What you will do> Copy each line below without leaving any out.

---+---

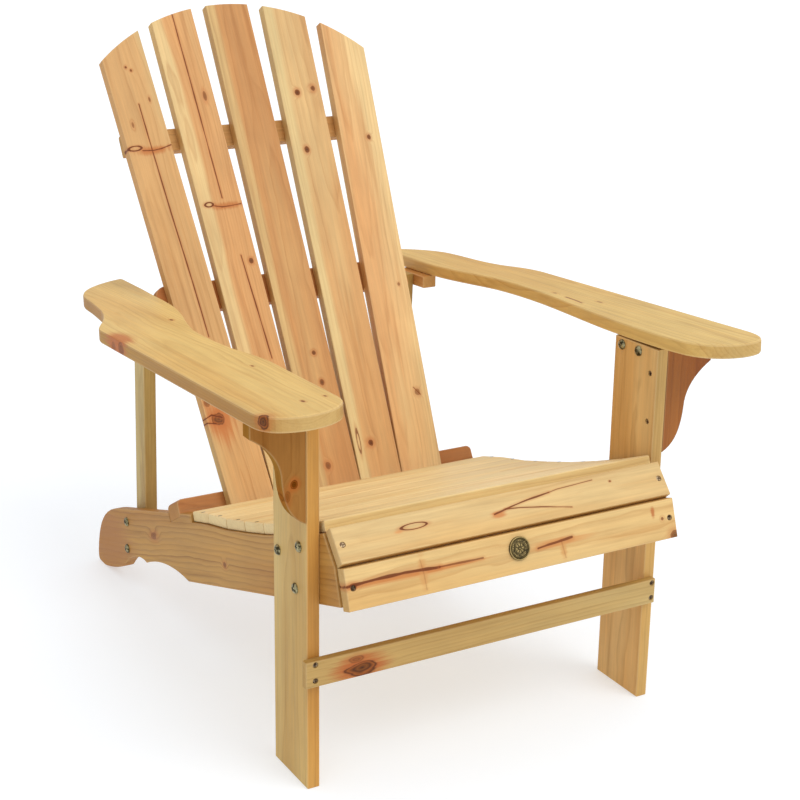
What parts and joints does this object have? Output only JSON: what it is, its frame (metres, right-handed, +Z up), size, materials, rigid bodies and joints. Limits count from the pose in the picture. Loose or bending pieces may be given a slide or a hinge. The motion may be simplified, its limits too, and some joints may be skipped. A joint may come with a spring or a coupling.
{
  "type": "armchair",
  "caption": "Slatted wooden garden armchair with a fanned high back, scooped seat, broad arms on curved brackets and sloping side rails.",
  "frame": {"origin": "on the floor, under the middle of the chair's overall box", "axes": "+Z up; -Y the way the sitter faces; the pieces named left are on the -X side"},
  "size_m": [0.724, 0.9376, 0.8918],
  "materials": {
    "frame_wood": "sanded natural fir, satin",
    "back_board_wood": "sanded natural fir with knots, satin",
    "seat_board_wood": "sanded natural fir, satin",
    "arm_wood": "sanded natural fir, satin",
    "reddish_wood": "sanded reddish heartwood, satin",
    "zinc_steel": "bright zinc plate",
    "bronze": "dark bronze, satin"
  },
  "bodies": {
    "root": {"apron_screw_left": "zinc_steel", "apron_screw_right": "zinc_steel", "arm_bolt_left_1": "zinc_steel", "arm_bolt_left_2": "zinc_steel", "arm_bolt_right_1": "zinc_steel", "arm_bolt_right_2": "zinc_steel", "arm_bracket_left": "reddish_wood", "arm_bracket_right": "reddish_wood", "arm_cleat_front_left": "reddish_wood", "arm_cleat_front_right": "reddish_wood", "arm_cleat_rear_left": "reddish_wood", "arm_cleat_rear_right": "reddish_wood", "armrest_left": "arm_wood", "armrest_right": "arm_wood", "back_batten_lower": "frame_wood", "back_batten_middle": "reddish_wood", "back_batten_upper": "reddish_wood", "back_slat_1": "back_board_wood", "back_slat_2": "back_board_wood", "back_slat_3": "back_board_wood", "back_slat_4": "back_board_wood", "back_slat_5": "back_board_wood", "badge": "bronze", "bracket_screw_left_1": "zinc_steel", "bracket_screw_left_2": "zinc_steel", "bracket_screw_right_1": "zinc_steel", "bracket_screw_right_2": "zinc_steel", "front_apron": "seat_board_wood", "front_leg_left": "frame_wood", "front_leg_right": "frame_wood", "front_stretcher": "seat_board_wood", "leg_bolt_left_1": "zinc_steel", "leg_bolt_left_2": "zinc_steel", "leg_bolt_left_3": "zinc_steel", "leg_bolt_right_1": "zinc_steel", "leg_bolt_right_2": "zinc_steel", "leg_bolt_right_3": "zinc_steel", "nose_screw_left": "zinc_steel", "nose_screw_right": "zinc_steel", "nose_slat": "seat_board_wood", "post_bolt_left_1": "zinc_steel", "post_bolt_left_2": "zinc_steel", "post_bolt_right_1": "zinc_steel", "post_bolt_right_2": "zinc_steel", "rear_post_left": "frame_wood", "rear_post_right": "frame_wood", "seat_slat_1": "seat_board_wood", "seat_slat_2": "seat_board_wood", "seat_slat_3": "seat_board_wood", "seat_slat_4": "seat_board_wood", "seat_slat_5": "seat_board_wood", "seat_slat_6": "seat_board_wood", "seat_slat_7": "seat_board_wood", "side_rail_left": "frame_wood", "side_rail_right": "frame_wood", "stretcher_screw_left_1": "zinc_steel", "stretcher_screw_left_2": "zinc_steel", "stretcher_screw_right_1": "zinc_steel", "stretcher_screw_right_2": "zinc_steel"}
  },
  "joints": []
}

---+---

Answer for the task>
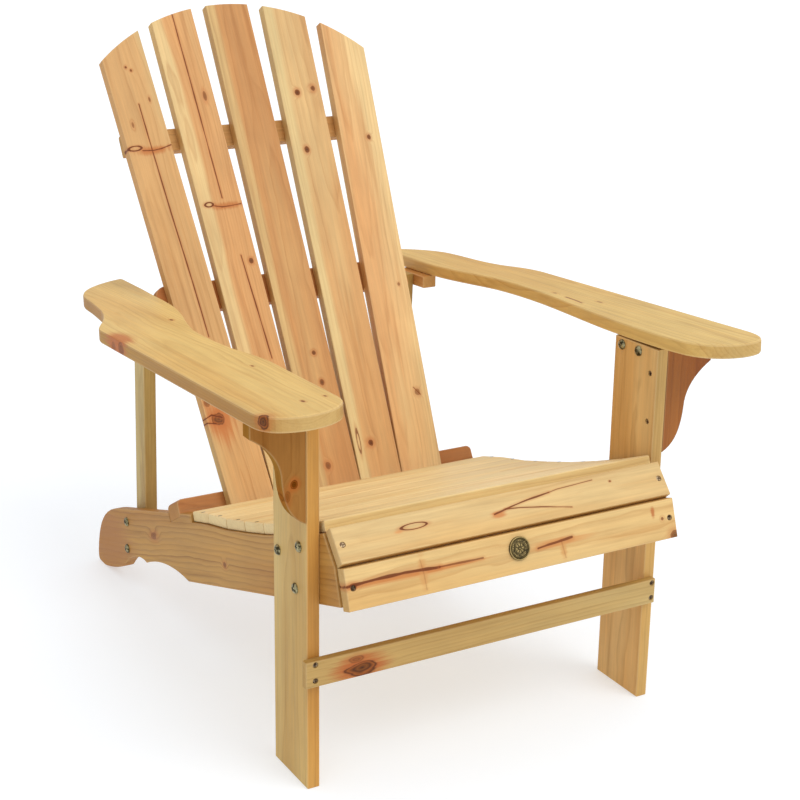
What parts and joints does this object have? Output only JSON: what it is, its frame (metres, right-handed, +Z up), size, materials, rigid bodies and joints. Limits count from the pose in the picture. Loose or bending pieces may be given a slide or a hinge. The motion may be simplified, its limits too, and some joints may be skipped. A joint may come with a spring or a coupling.
{
  "type": "armchair",
  "caption": "Slatted wooden garden armchair with a fanned high back, scooped seat, broad arms on curved brackets and sloping side rails.",
  "frame": {"origin": "on the floor, under the middle of the chair's overall box", "axes": "+Z up; -Y the way the sitter faces; the pieces named left are on the -X side"},
  "size_m": [0.724, 0.9376, 0.8918],
  "materials": {
    "frame_wood": "sanded natural fir, satin",
    "back_board_wood": "sanded natural fir with knots, satin",
    "seat_board_wood": "sanded natural fir, satin",
    "arm_wood": "sanded natural fir, satin",
    "reddish_wood": "sanded reddish heartwood, satin",
    "zinc_steel": "bright zinc plate",
    "bronze": "dark bronze, satin"
  },
  "bodies": {
    "root": {"apron_screw_left": "zinc_steel", "apron_screw_right": "zinc_steel", "arm_bolt_left_1": "zinc_steel", "arm_bolt_left_2": "zinc_steel", "arm_bolt_right_1": "zinc_steel", "arm_bolt_right_2": "zinc_steel", "arm_bracket_left": "reddish_wood", "arm_bracket_right": "reddish_wood", "arm_cleat_front_left": "reddish_wood", "arm_cleat_front_right": "reddish_wood", "arm_cleat_rear_left": "reddish_wood", "arm_cleat_rear_right": "reddish_wood", "armrest_left": "arm_wood", "armrest_right": "arm_wood", "back_batten_lower": "frame_wood", "back_batten_middle": "reddish_wood", "back_batten_upper": "reddish_wood", "back_slat_1": "back_board_wood", "back_slat_2": "back_board_wood", "back_slat_3": "back_board_wood", "back_slat_4": "back_board_wood", "back_slat_5": "back_board_wood", "badge": "bronze", "bracket_screw_left_1": "zinc_steel", "bracket_screw_left_2": "zinc_steel", "bracket_screw_right_1": "zinc_steel", "bracket_screw_right_2": "zinc_steel", "front_apron": "seat_board_wood", "front_leg_left": "frame_wood", "front_leg_right": "frame_wood", "front_stretcher": "seat_board_wood", "leg_bolt_left_1": "zinc_steel", "leg_bolt_left_2": "zinc_steel", "leg_bolt_left_3": "zinc_steel", "leg_bolt_right_1": "zinc_steel", "leg_bolt_right_2": "zinc_steel", "leg_bolt_right_3": "zinc_steel", "nose_screw_left": "zinc_steel", "nose_screw_right": "zinc_steel", "nose_slat": "seat_board_wood", "post_bolt_left_1": "zinc_steel", "post_bolt_left_2": "zinc_steel", "post_bolt_right_1": "zinc_steel", "post_bolt_right_2": "zinc_steel", "rear_post_left": "frame_wood", "rear_post_right": "frame_wood", "seat_slat_1": "seat_board_wood", "seat_slat_2": "seat_board_wood", "seat_slat_3": "seat_board_wood", "seat_slat_4": "seat_board_wood", "seat_slat_5": "seat_board_wood", "seat_slat_6": "seat_board_wood", "seat_slat_7": "seat_board_wood", "side_rail_left": "frame_wood", "side_rail_right": "frame_wood", "stretcher_screw_left_1": "zinc_steel", "stretcher_screw_left_2": "zinc_steel", "stretcher_screw_right_1": "zinc_steel", "stretcher_screw_right_2": "zinc_steel"}
  },
  "joints": []
}